Primero le pedí que me explicase de su orientación, desde cuándo sabía que era homosexual, cómo había sido para él ese descubrimiento y por qué había decidido contarlo ahora a sus padres. Si se fijan, es lo mismo que hice con su padre, es decir, darle un espacio. Cuando se dio cuenta que yo no lo juzgaba, y tomaba con naturalidad su orientación, fue soltándose y contándome con más detalle su historia.

En esta sesión y la siguiente, además de conocer la historia de Pablo, poco a poco fui intentando plantearle los temores del padre. Partiendo de la base que muchos de sus temores eran prejuicios, otros podían no serlo.

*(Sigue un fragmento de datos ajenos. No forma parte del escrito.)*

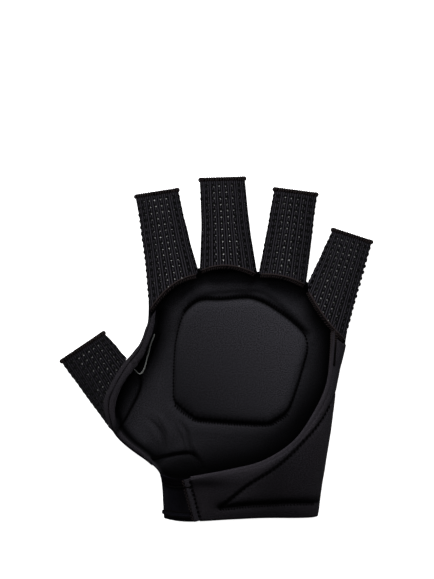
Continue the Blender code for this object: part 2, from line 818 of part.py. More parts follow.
def build_gusset():
    """The thin stretch panel at the thumb side of the wrist, with its seam tapes."""
    top = [p for p in gusset_top_line() if p.x > left_side(p.y) + GAP]
    corner_y = top[-1].y
    top[0].x = gusset_seam_at(top[0].y) - GAP
    top.append(Vector((left_side(corner_y), corner_y)))
    seam = [Vector((gusset_seam_at(y) - GAP, y)) for y in sampled(0.0, top[0].y)]
    hem = hem_between(left_side(0.0), seam[0].x)
    outline = hem[:-1] + seam[:-1] + top + list(reversed(left_edge(hem[0].y, corner_y)))[1:-1]
    lines = corner_lines(0.0, corner_y, ("left",))

    def lining(x, y):
        return palm_surface(x, y, GUSSET_WALL)

    panel("wrist_gusset", outline, lines, lambda x, y: palm_surface(x, y, 0.0), lining, ELASTIC)
    hem_top = height_at(hem, hem[-1].x) + TAPE_HEM
    build_tape("gusset_hem_upper", across_gusset(lambda x: height_at(top, x) - TAPE_WIDTH - GAP))
    build_tape("gusset_hem_lower", across_gusset(lambda x: height_at(hem, x) + TAPE_HEM))
    ys = sampled(hem_top + TAPE_WIDTH + GAP, top[0].y - TAPE_WIDTH - 2 * GAP)
    half = Vector((TAPE_WIDTH / 2, 0))
    middle = [Vector((gusset_seam_at(y), y)) for y in ys]
    build_tape("gusset_seam", [(point + half, point - half) for point in middle])


def across_gusset(low_edge):
    """Pairs of points across a tape that runs from the hand's left side to the gusset's seam."""
    pairs = []
    depths = [math.cos(math.pi / 2 * i / TAPE_CUTS) for i in range(TAPE_CUTS + 1)]
    for depth in depths:
        inward = (1 - depth) * CORNER_WIDTH
        y = low_edge(left_side(0.0) + inward)
        pairs.append(tuple(Vector((left_side(up) + inward, up)) for up in (y, y + TAPE_WIDTH)))
    return pairs


def build_tape(name, pairs):
    """A flat tape on the palm side, through pairs of points on its two edges."""
    rows = []
    for pair in pairs:
        low, high = pair
        rows.append([palm_surface(*low, -GAP - TAPE_THICKNESS), palm_surface(*high, -GAP - TAPE_THICKNESS)])
        rows[-1] += [palm_surface(*high, -GAP), palm_surface(*low, -GAP)]
    last = (len(rows) - 1) * 4
    faces = strips(rows, False, True) + [(0, 1, 2, 3), (last + 3, last + 2, last + 1, last)]
    add_piece(name, [p for row in rows for p in row], faces, THREAD)


# Strip, tag and placing
def thumb_top(y):
    """How high the thumb's sleeve stands at its base, beside this y of the hand's left side."""
    low, high = (share * BODY_LENGTH for share in THUMB_BASE)
    half = (high - low) / 2
    from_middle = abs(y - low - half)
    fade = max(0.0, 1 - max(0.0, from_middle - half) / STRIP_REACH)
    rise = (1 - min(from_middle / half, 1.0) ** SECTION_POWER) ** (1 / SECTION_POWER)
    return BASE_HEIGHT / 2 * (fade + rise)


def strip_row(along, overlap, inner_across, inner_along, rise):
    """A row of outer and inner points across the strip, from its outer to its inner edge."""
    y = along * BODY_LENGTH
    outer = Vector((left_side(y) - overlap * HAND_WIDTH + STRIP_WALL, y))
    inner = Vector((inner_across * HAND_WIDTH, inner_along * BODY_LENGTH))
    floor = max(left_seam(y), thumb_top(y)) + STRIP_LIFT
    width = (inner - outer).length
    toward = (inner - outer).normalized().to_3d()
    face, lining = [], []
    for i in range(ACROSS_STRIP + 1):
        turn = math.pi / 2 * i / ACROSS_STRIP
        height = Vector((0, 0, floor + rise * math.sin(turn)))
        spot = outer.to_3d() + toward * width * (1 - math.cos(turn)) + height
        slope = Vector((width * math.sin(turn), rise * math.cos(turn))).normalized()
        normal = Vector((0, 0, slope.x)) - toward * slope.y
        lining.append(spot)
        face.append(spot + normal * STRIP_WALL)
    return face + list(reversed(lining))


def build_web_strip():
    columns = [Vector(row[1:]) for row in STRIP]
    rows = []
    for span in range(len(STRIP) - 1):
        for half in (0.0, 0.5):
            along = STRIP[span][0] + (STRIP[span + 1][0] - STRIP[span][0]) * half
            rows.append(strip_row(along, *point_on(columns, span + half)))
    rows.append(strip_row(*STRIP[-1]))
    faces = strips(rows, False, True)
    width = len(rows[0])
    last = (len(rows) - 1) * width
    faces += [tuple(range(width)), tuple(last + i for i in reversed(range(width)))]
    add_piece("web_strip", [p for row in rows for p in row], faces, NEOPRENE)


def build_inner_tag():
    """A ribbon folded once, standing on its edge on the back panel inside the thumb's web."""
    line = curve_through(placed(TAG_PATH))
    sides = moved_aside(line, TAG_THICKNESS / 2), moved_aside(line, -TAG_THICKNESS / 2)
    rows = []
    for left, right in zip(*sides):
        foot = max(back_inner(p.x, p.y).z for p in (left, right)) + TAG_LIFT
        row = [(left, foot), (right, foot), (right, foot + TAG_WIDTH), (left, foot + TAG_WIDTH)]
        rows.append([Vector((p.x, p.y, z)) for p, z in row])
    last = (len(rows) - 1) * 4
    faces = strips(rows, False, True) + [(0, 1, 2, 3), (last + 3, last + 2, last + 1, last)]
    add_piece("inner_tag", [p for row in rows for p in row], faces, RIBBON)


def stand_on_origin():
    """Hangs every piece on one empty, placed so that the middle of the underside is the origin."""
    pieces = [piece for piece in bpy.data.objects if piece.type == "MESH"]
    points = [vertex.co for piece in pieces for vertex in piece.data.vertices]
    low = Vector(min(p[i] for p in points) for i in range(3))
    high = Vector(max(p[i] for p in points) for i in range(3))
    glove = bpy.data.objects.new("glove", None)
    bpy.context.scene.collection.objects.link(glove)
    glove.location = (-(low.x + high.x) / 2, -(low.y + high.y) / 2, -low.z)
    for piece in pieces:
        piece.parent = glove


def main():
    for old in list(bpy.data.objects):
        bpy.data.objects.remove(old)
    build_back_panel()
    build_thumb_back_panel()
    build_back_pad()
    build_heel_panel()
    build_rim_binding()
    build_gusset()
    build_web_strip()
    build_inner_tag()
    for index in range(len(FINGERS)):
        sleeve = finger(index)
        sleeve.build()
        sleeve.build_tip_hem()
        sleeve.build_base_hem()
    thumb_sleeve = thumb()
    thumb_sleeve.build()
    thumb_sleeve.build_tip_hem()
    stand_on_origin()


main()
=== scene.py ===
import bisect
import functools
import math
import random

import bmesh
import bpy
from mathutils import Matrix, Vector, kdtree, noise


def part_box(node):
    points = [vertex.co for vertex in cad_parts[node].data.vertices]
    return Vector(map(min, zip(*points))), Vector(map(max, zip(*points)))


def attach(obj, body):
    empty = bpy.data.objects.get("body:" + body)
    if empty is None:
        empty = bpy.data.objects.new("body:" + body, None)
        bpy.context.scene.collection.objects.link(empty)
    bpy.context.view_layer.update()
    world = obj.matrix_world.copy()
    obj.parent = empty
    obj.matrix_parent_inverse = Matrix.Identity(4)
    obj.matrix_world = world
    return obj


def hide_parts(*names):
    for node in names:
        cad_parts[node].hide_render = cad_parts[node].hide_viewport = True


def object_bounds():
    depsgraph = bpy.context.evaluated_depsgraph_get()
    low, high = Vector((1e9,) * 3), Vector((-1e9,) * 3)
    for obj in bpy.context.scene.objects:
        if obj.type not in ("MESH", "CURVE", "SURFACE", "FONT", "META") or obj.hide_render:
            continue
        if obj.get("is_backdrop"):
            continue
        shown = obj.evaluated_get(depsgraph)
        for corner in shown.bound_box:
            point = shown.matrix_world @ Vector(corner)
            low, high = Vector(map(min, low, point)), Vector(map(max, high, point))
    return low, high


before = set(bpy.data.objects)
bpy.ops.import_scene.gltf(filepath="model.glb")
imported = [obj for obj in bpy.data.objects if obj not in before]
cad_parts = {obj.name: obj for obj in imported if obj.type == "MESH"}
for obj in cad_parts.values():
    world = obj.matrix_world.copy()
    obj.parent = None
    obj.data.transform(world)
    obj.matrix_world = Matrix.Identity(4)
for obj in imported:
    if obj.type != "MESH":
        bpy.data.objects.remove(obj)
CAD_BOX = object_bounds()

bl_info = {
    "name": "Open-palm hockey glove",
    "version": (1, 0, 0),
    "blender": (4, 5, 0),
    "location": "3D View > Sidebar > Glove",
    "description": "Dresses a left-hand open-palm hockey glove that lies on its back",
    "category": "Object",
}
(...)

A fin de cuentas, la homosexualidad es una minoría, aún discriminada por muchos. Hablamos y hablamos de que, aunque no era mi intención intentar que dejase de tener una orientación homosexual, sí podíamos ver cómo poder conversarlo de otra manera con sus padres.

Hace mucho tiempo había conversado con colegas sobre un caso muy similar, atendido por otro psicólogo. Aunque todos estábamos de acuerdo en que la homosexualidad no es una enfermedad, un colega nos hizo ver que el temor de los padres y de todos aquellos que sí lo creen, también merecen su espacio.

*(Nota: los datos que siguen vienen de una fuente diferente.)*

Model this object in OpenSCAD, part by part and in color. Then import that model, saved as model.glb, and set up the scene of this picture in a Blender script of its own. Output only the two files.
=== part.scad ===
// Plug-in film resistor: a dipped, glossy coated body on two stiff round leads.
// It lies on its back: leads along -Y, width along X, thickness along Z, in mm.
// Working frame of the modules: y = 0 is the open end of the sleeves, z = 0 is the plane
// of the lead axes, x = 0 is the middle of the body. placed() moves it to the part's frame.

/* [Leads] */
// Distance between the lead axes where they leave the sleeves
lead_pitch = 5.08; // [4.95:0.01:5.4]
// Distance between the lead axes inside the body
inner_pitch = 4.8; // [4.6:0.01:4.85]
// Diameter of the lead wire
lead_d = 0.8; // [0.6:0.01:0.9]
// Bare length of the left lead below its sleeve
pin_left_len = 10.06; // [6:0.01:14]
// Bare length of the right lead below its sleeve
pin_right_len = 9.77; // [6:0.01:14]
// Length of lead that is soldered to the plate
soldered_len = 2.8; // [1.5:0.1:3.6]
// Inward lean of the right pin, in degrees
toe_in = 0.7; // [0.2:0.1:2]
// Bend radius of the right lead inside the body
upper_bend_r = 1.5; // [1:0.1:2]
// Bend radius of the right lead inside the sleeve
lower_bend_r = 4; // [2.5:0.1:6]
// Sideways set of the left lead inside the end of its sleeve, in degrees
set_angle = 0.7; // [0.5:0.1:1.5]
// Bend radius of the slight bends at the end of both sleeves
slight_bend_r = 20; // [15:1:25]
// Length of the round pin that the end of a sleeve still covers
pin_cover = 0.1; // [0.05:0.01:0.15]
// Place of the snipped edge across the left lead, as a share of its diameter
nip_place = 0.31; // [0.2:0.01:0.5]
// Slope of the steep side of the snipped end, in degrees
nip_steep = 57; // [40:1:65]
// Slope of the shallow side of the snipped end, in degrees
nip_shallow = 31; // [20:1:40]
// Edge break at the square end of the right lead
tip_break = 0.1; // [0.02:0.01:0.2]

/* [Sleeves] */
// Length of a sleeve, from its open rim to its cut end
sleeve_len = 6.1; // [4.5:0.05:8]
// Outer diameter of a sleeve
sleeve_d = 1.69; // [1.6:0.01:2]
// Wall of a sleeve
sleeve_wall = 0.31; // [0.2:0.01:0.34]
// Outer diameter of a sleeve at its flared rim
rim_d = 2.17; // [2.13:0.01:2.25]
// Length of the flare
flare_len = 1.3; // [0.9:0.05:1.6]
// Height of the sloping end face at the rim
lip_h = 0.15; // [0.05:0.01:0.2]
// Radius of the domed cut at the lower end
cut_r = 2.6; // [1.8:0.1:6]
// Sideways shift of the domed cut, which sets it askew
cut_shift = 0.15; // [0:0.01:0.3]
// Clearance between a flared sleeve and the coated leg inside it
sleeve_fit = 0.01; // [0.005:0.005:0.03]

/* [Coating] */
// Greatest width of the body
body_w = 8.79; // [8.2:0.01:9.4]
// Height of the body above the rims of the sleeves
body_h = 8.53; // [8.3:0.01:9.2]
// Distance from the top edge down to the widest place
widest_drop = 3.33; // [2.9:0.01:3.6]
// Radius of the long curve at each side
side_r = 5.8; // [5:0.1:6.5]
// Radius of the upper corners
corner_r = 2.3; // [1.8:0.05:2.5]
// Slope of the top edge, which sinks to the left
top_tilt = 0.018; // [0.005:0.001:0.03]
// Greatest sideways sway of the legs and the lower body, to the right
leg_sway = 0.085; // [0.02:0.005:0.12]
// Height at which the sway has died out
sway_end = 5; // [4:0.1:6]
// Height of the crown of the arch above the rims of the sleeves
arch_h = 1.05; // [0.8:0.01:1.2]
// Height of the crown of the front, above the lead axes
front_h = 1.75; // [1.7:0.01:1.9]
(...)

La clave era la empatía. De lado y lado.Trabajamos eso con Pablo. Primero, acerca de cómo todos tenemos miedos que no tienen una base real, pero no por eso dejan de asustarnos y de cómo cuando estamos junto a alguien con un miedo de esas características, no nos enojamos ni los dejamos solos, sino que intentamos hacerle ver al otro que no tiene nada de que temer.

Separamos entonces los miedos del padre en dos grupos. Los que sí nos parecían razonables, como temer que su hijo fuese discriminado laboralmente, de los que nos parecían sólo prejuicios, como la mayor promiscuidad entre los homosexuales.

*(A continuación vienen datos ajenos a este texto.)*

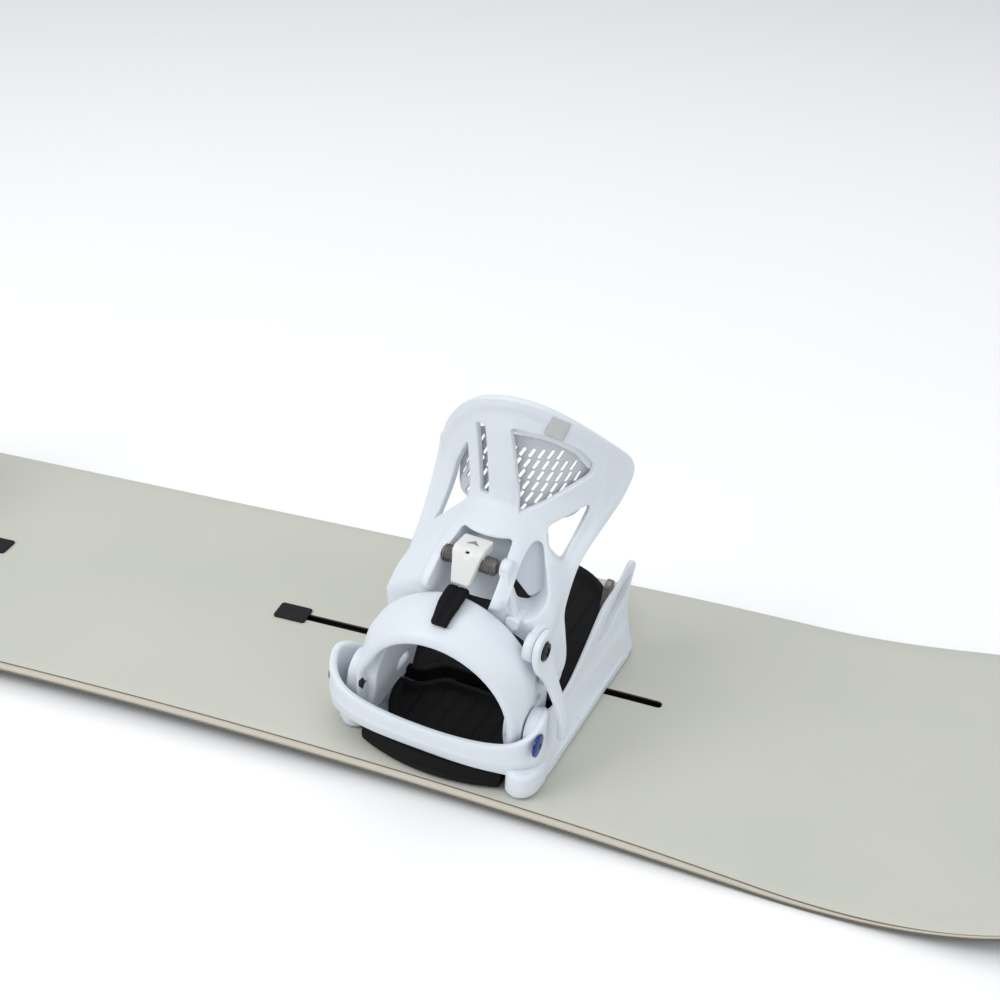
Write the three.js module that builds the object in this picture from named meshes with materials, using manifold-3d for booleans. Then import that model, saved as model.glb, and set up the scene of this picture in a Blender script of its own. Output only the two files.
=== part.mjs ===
// Snowboard with two step-in bindings. Millimetres, +Z up.
// +X runs along the board, +Y points to the toe edge, and the origin lies on the floor under the middle.
import * as THREE from "three";
import { mergeVertices } from "three/addons/utils/BufferGeometryUtils.js";
import Module from "manifold-3d";

const wasm = await Module();
wasm.setup();

// ---- driving dimensions -------------------------------------------------

// board
const HALF_LENGTH = 780;
const HALF_WAIST = 127.9;
const SIDECUT_RADIUS = 8190;
const TIP_POWER = 12; // how late the outline closes into its rounded tips
const CAMBER = 14.5;
const CAMBER_REACH = 600;
const KICK_START = 520; // where nose and tail begin to rise
const KICK_RATE = 0.00096;
const FLOOR_LIFT = 3.13; // brings the lowest point of the base down to the floor
const TIP_THICKNESS = 4.6;
const EXTRA_THICKNESS = 5.2; // added between the feet
const TAPER_START = 400;
const TAPER_END = 660;
const SHEET = 1.2; // sintered base
const TOPSHEET = 0.8;
const EDGE_SIZE = 2; // steel edge, square
const SIDEWALL = 6;
const FIT_GAP = 0.3;

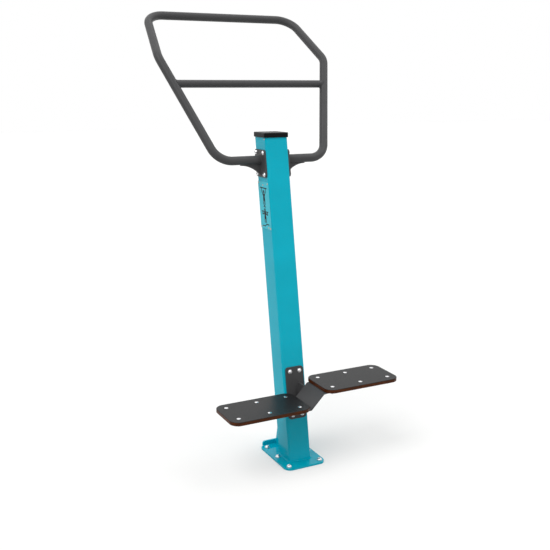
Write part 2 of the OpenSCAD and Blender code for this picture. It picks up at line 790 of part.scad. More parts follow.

Las sesiones siguientes las realicé con Pablo y sus padres. Era un espacio para hablar de los miedos, de las creencias de cada uno, sin que nadie juzgase a nadie. Primero se tenían que escuchar mutuamente. La cara del padre de Pablo fue cambiando a medida que se daba cuenta que su hijo entendía sus miedos e, incluso, compartía algunos de ellos. De la postura desafiante con que enfrentó a Pablo, ahora se mostraba más receptivo y volvía a verlo como su niño querido, que lloraba también con temor por las dificultades que él también vislumbraba.

Al finalizar la segunda sesión familiar, les ofrecí seguir viéndome con Pablo, para trabajar juntos sobre cómo vivir su orientación homosexual, cómo ir contándolo y a quiénes, y para sobre todo acompañarlo en esta nueva etapa.
Pablo, aún con lágrimas y de manera esperable, accedió.

Lo inesperado fue que tanto su padre como su madre también accedieron, agradecidos, y nunca más se acordaron que habían venido a pedirme que cambiara a su hijo.